Repeat every line, exactly, from the very first through the one where "with +Z up." appears. Add nothing else.

··· Data for this exercise ···

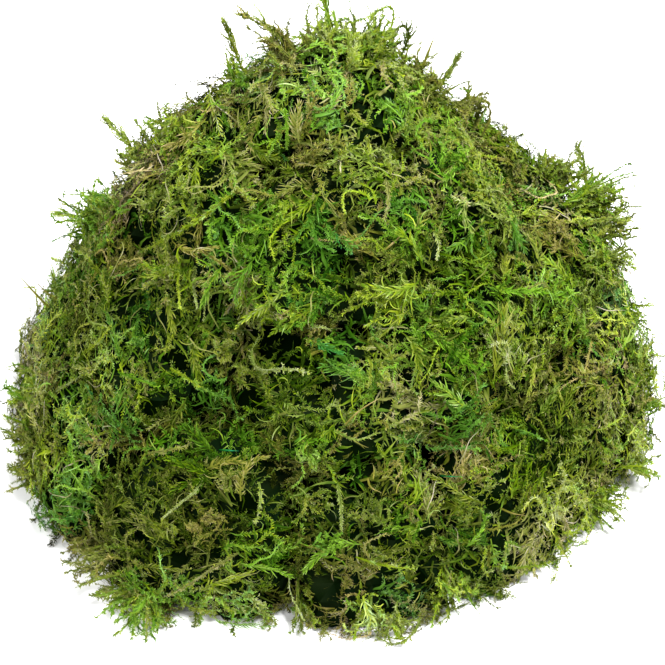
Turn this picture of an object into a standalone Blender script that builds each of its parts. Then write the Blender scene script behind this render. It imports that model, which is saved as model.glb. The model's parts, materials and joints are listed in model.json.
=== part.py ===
"""A heap of dried feather moss, about 230 mm across, in metres, with +Z up.

The heap is tufts of tangled moss, each one a shaggy lump pressed against its neighbours. Single
fronds and bare stems stand out of it. The origin is on the ground under the middle of the heap.
An azimuth of 0 is the front and 90 the right, and angles are in degrees.
"""

import math
import random
from collections import namedtuple

import bmesh
import bpy
from mathutils import Matrix, Vector, noise
from mathutils.bvhtree import BVHTree

# The heap as a smooth mound, before its tufts make it lumpy
HEAP_WIDTH = 0.226
HEAP_DEPTH = 0.218
HEAP_HEIGHT = 0.142
CROWN_POWER = 1.35  # nearer 1 makes the top more pointed
FLANK_POWER = 1.25  # nearer 1 makes the sides straighter
HEAP_CENTRE = Vector((0, 0, 0.030))  # where the roots of the fronds are aimed from
GROUND = 0.0

# Where the heap swells past the smooth mound, or falls short of it, by a share of its radius
Swell = namedtuple("Swell", "azimuth height width amount")
SWELLS = (
    Swell(-38, 0.006, 0.034, 0.10),
    Swell(-92, 0.045, 0.034, -0.06),
    Swell(92, 0.062, 0.030, 0.10),
    Swell(100, 0.098, 0.024, -0.12),
    Swell(-22, 0.066, 0.017, -0.16),  # the dark pit in the front
    Swell(52, 0.010, 0.026, -0.04),
    Swell(150, 0.050, 0.036, 0.05),
    Swell(-140, 0.078, 0.030, 0.05),
)

# Rings of tufts: how many, the height and distance from the middle of their centres, their size,
# the azimuth of the first one, and how far they wander from an even ring
Tier = namedtuple("Tier", "name count height reach size turn wander")
TIERS = (
    Tier("bed_tuft_middle", 1, 0.017, 0.000, 0.030, 0, 0.0),
    Tier("bed_tuft", 5, 0.020, 0.044, 0.034, 20, 0.4),
    Tier("hem_tuft", 11, 0.019, 0.085, 0.035, 6, 1.0),
    Tier("heart_tuft", 1, 0.060, 0.004, 0.034, 0, 0.0),
    Tier("flank_tuft", 8, 0.056, 0.061, 0.033, 40, 1.0),
    Tier("shoulder_tuft", 5, 0.091, 0.034, 0.030, 12, 1.0),
    Tier("crown_tuft", 1, 0.116, 0.003, 0.028, 0, 0.0),
)
WANDER_TURN = 0.17  # of the spacing in a ring
WANDER_REACH = 0.0045
WANDER_HEIGHT = 0.0045
WANDER_SIZE = 0.0030
LEVEL_TIERS = 0.03  # tufts with their centres under this height rest on the ground, all level
Tuft = namedtuple("Tuft", "name centre size spin")

# What shapes one tuft
GAP = 0.0008  # between neighbours
PRESS = 13  # a higher power presses the tufts flatter and sharper against each other
ROUND = 1.20  # a tuft's own reach, over its size
LUMP_SHARE = 0.16  # how far soft noise moves its surface
LUMP_SCALE = 38.0  # waves of that noise per metre
BURIED = 0.86  # of the way to a wall, a tuft's surface no longer shows
TIP_HEIGHT = (0.0026, 0.0062)  # how far the tips of the moss stand out of a tuft
TIP_LEAN = (0.0015, 0.0050)  # how far a tip leans along the flow of the moss
TIP_CELLS = 300.0  # a metre, each with its own height and lean of tip
FLOW_SCALE = 16.0  # waves of the flow per metre
FLOW_SEED = 7
ICO_LEVEL = 2  # 80 faces, before the ones that show are divided
SPIN_AXIS = Vector((1, 2, 3))
HALVINGS = 24  # of the search for the mound's surface
TINY = 1e-5

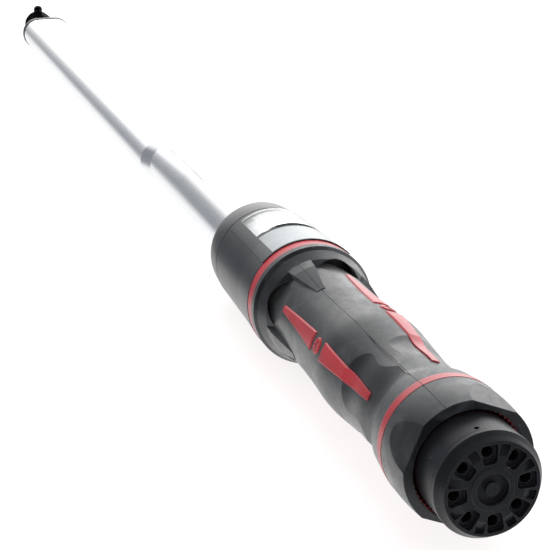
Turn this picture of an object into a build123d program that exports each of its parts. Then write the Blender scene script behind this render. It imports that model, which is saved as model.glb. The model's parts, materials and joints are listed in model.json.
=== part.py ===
from build123d import *
from math import cos, degrees, radians, sin, tan
import os

os.makedirs("parts", exist_ok=True)

# Torque handle, millimetres. X runs along the axis towards the spigot, Z is up and goes
# through the scale window. The origin is the spigot's shoulder, where a head is pushed on.
# Directions round the axis are degrees from +Z, by the right-hand rule about +X.

# Driving sizes of the whole
REACH = 640.0  # knob flange to spigot shoulder
TUBE_R = 11.0
TUBE_WALL = 1.8
OVAL_HALF_WIDTH = 13.3
OVAL_HALF_HEIGHT = 8.3
SPIGOT_R = 8.0
SPIGOT_LENGTH = 25.5
FIRST_PANEL = 22.5  # direction of the first grip panel
PANELS = 4

# Clearances
FIT = 0.05  # pieces pushed together
RUN = 0.08  # turning and sliding fits
FREE = 0.3  # pieces that pass each other


def station(from_knob):
    """X of a place measured forward from the knob's flange."""
    return from_knob - REACH


def across(x):
    """Plane across the axis: its local X is up and its angles are directions round the axis."""
    return Plane(origin=(x, 0, 0), x_dir=(0, 0, 1), z_dir=(1, 0, 0))


def facing(x, direction, height=0.0):
    """Plane that faces outward in one direction: its local X runs along the axis."""
    outward = Vector(0, -sin(radians(direction)), cos(radians(direction)))
    return Plane(origin=Vector(x, 0, 0) + outward * height, x_dir=(1, 0, 0), z_dir=outward)


def turned(points, start=0.0, arc=360.0):
    """Solid turned about the axis from an outline of (x, radius) points."""
    plane = Plane(origin=(0, 0, 0), x_dir=(1, 0, 0), z_dir=(0, -cos(radians(start)), -sin(radians(start))))
    with BuildPart() as piece:
        with BuildSketch(plane):
            with BuildLine():
                Polyline(*points, close=True)
            make_face()
        revolve(axis=Axis.X, revolution_arc=arc)
    return piece.part


def outline(*points):
    """Flat shape with straight sides, for patterns."""
    with BuildSketch(mode=Mode.PRIVATE) as flat:
        with BuildLine():
            Polyline(*points, close=True)
        make_face()
    return flat.sketch


def ring(rear, front, inner, outer):
    """Plain ring between two X places."""
    return turned([(rear, inner), (front, inner), (front, outer), (rear, outer)])


def radial_pin(x, direction, foot, head, radius):
    """Round pin that points outward from the axis."""
    with BuildPart() as pin:
        with BuildSketch(facing(x, direction, foot)):
            Circle(radius)
        extrude(amount=head - foot)
    return pin.part


def round_copies(shape, copies):
    """Copies of one shape set evenly round the axis."""
    return [shape.rotate(Axis.X, 360.0 * k / copies) for k in range(copies)]


# Places along the axis
LOCK_TRAVEL = 4.5
LOAD_TRAVEL = 14.0
TUBE_REAR = station(20.0)
NOSE_RIM = 4.0
TUBE_FRONT = -NOSE_RIM
MOUTH = station(12.6)
SKIRT_FRONT = station(22.0)
REAR_RING = station(29.9)
REAR_RING_WIDTH = 3.8
GUARD_FRONT = station(154.3)
FRONT_RING_WIDTH = 4.7
HOUSING_REAR = GUARD_FRONT + FRONT_RING_WIDTH
HOUSING_FRONT = station(207.0)
CAVITY_REAR = HOUSING_REAR + 2.4
SLEEVE_END_PLAY = 0.5
SLEEVE_REAR = CAVITY_REAR + SLEEVE_END_PLAY
SLEEVE_FRONT = SLEEVE_REAR + 40.0
CAVITY_FRONT = SLEEVE_FRONT + LOAD_TRAVEL + SLEEVE_END_PLAY
COLLAR_END_WALL = 4.1
COLLAR_FRONT = CAVITY_FRONT + COLLAR_END_WALL

# Tube: round at the handle, pressed to an oval from halfway to the nose
PRESS_START = station(298.0)
SHOULDER_START = station(343.0)
SHOULDER_HALF_WIDTH = 11.15
SHOULDER_HALF_HEIGHT = 8.66
SHOULDER_END = station(352.0)
TUBE_BORE_R = TUBE_R - TUBE_WALL
OVAL_BORE_HALF_WIDTH = OVAL_HALF_WIDTH - TUBE_WALL
OVAL_BORE_HALF_HEIGHT = OVAL_HALF_HEIGHT - TUBE_WALL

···

| Answer to the task |
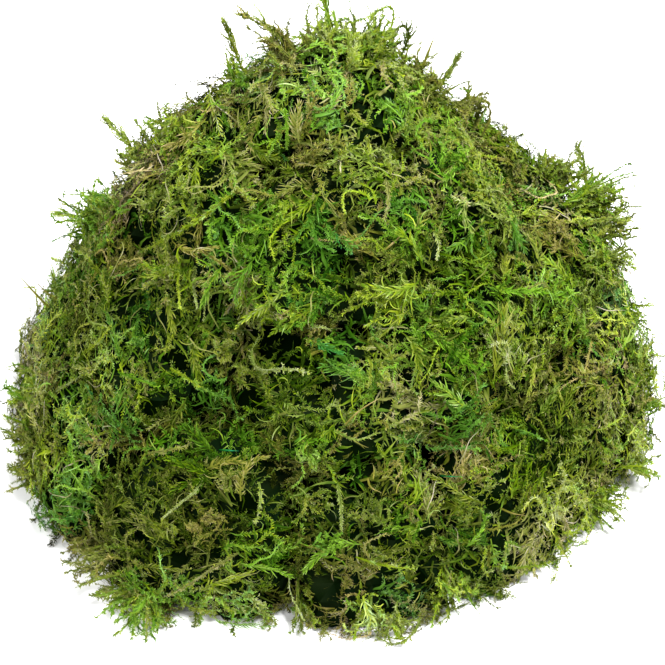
Turn this picture of an object into a standalone Blender script that builds each of its parts. Then write the Blender scene script behind this render. It imports that model, which is saved as model.glb. The model's parts, materials and joints are listed in model.json.
=== part.py ===
"""A heap of dried feather moss, about 230 mm across, in metres, with +Z up.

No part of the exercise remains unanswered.